再回到前面影片所說的「小鎮故事」,在一個講求「合理」與 「公平」的小鎮,當「錢」或「貨幣」在流通時,確實就有助於經濟活動的運行。
在這個情況下,如果在社會底層中,經濟活動已經出現停滯的跡象,「發現金」不就是最快、最有效活絡經濟活動的辦法嗎? 這時候,還要再討論怎麼印「消費券」,怎麼發,那就真是不知民間疾苦了。
更何況,台灣疫情在六月份會這麼嚴重,和桃機沒有守好與疫苗採買出問題都有關係,防疫不佳連帶使經濟活動大受影響,政府不是更應該要趕緊廣發現金給民間,讓經濟因此陷入困境的人趕快度過難關嗎?

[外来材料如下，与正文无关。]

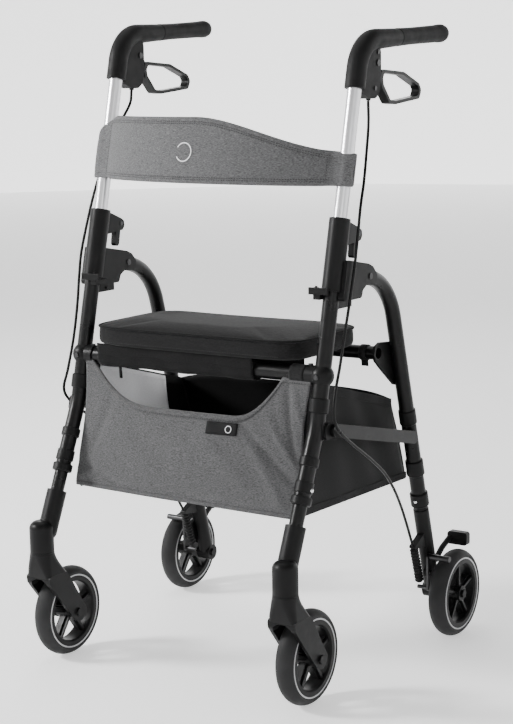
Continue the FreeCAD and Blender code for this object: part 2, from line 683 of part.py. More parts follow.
def side_stay():
    """Channel-section bar; the rear leg's stud runs inside it as the frame folds."""
    d0, z0 = stay_pivot
    d1, z1 = stay_stud
    length = math.hypot(d1 - d0, z1 - z0)
    tilt = math.degrees(math.atan2(z1 - z0, d1 - d0))
    half = stay_height / 2
    x0, x1 = stay_in_x, stay_in_x + stay_depth
    bar = block(x0, x1, d0, d0 + length, z0 - half, z0 + half)
    bar = fused([bar, rod_x(x0, x1, d0, z0, half), rod_x(x0, x1, d0 + length, z0, half)])
    groove = block(x0 - 1, x1 - 1.6, d0 + 110, d0 + length, z0 - half + stay_skin, z0 + half - stay_skin)
    groove = groove.fuse(rod_x(x0 - 1, x1 - 1.6, d0 + length, z0, half - stay_skin))
    bar = bar.cut(groove).cut(rod_x(x0 - 5, x1 + 5, d0, z0, 4.06))
    bar.rotate(at(0, d0, z0), V(1, 0, 0), tilt)
    return bar


def add_rear_frame():
    stay = side_stay()
    parts["side_stay_right"] = stay
    parts["side_stay_left"] = mirrored(stay)
    parts["rear_legs"] = both(rear_leg())
    parts["rear_gussets"] = both(rear_gusset())
    parts["rear_collars"] = both(rear_collars())
    end = rear_leg_x - 11.2
    parts["rear_crossbar"] = pipe_between(at(-end, *rear_bar), at(end, *rear_bar), rear_bar_r, 9.4)


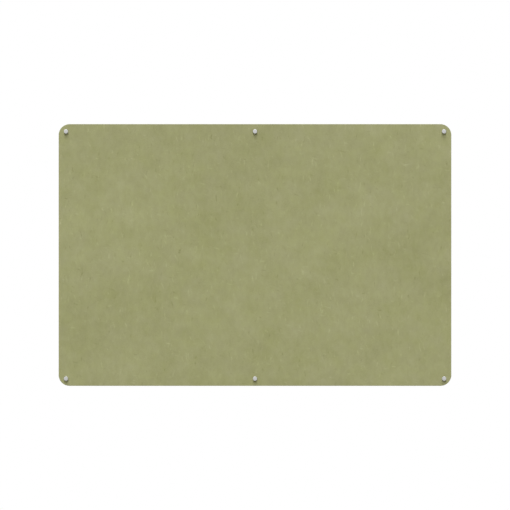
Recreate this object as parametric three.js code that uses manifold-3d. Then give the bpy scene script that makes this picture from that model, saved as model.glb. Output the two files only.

一直在動「消費卷」的腦筋,遲遲不肯發「現金」,就讓人不得不懷疑是不是有別的企圖了。(相關新聞:
蘇貞昌用三倍券買漫畫)
人類也許如格雷伯所說,是因為「債」才有了「錢」,可是,很顯然地,人也是因爲有了「錢」才有了「權」,亞當史密斯筆下的小鎮也許並不完全是子虛烏有的神話,且在蘇格蘭式務實懷疑的人文精神下,有可能慢慢成形。
(下圖中是愛丁堡的亞當史密斯和大衛休謨雕像。)
以當前台灣的社會狀況看來,光憑發「現金」和 「消費券」顯然是不夠的,更重要的是要買到能讓人民安心的疫苗。從流出來的各種數據看來,高端是沒法讓人民放新的,一定要強迫人民接種自己並不信任的疫苗,難道真是因為台灣人民欠了民進黨政府什麼債,要用這種方式還嗎?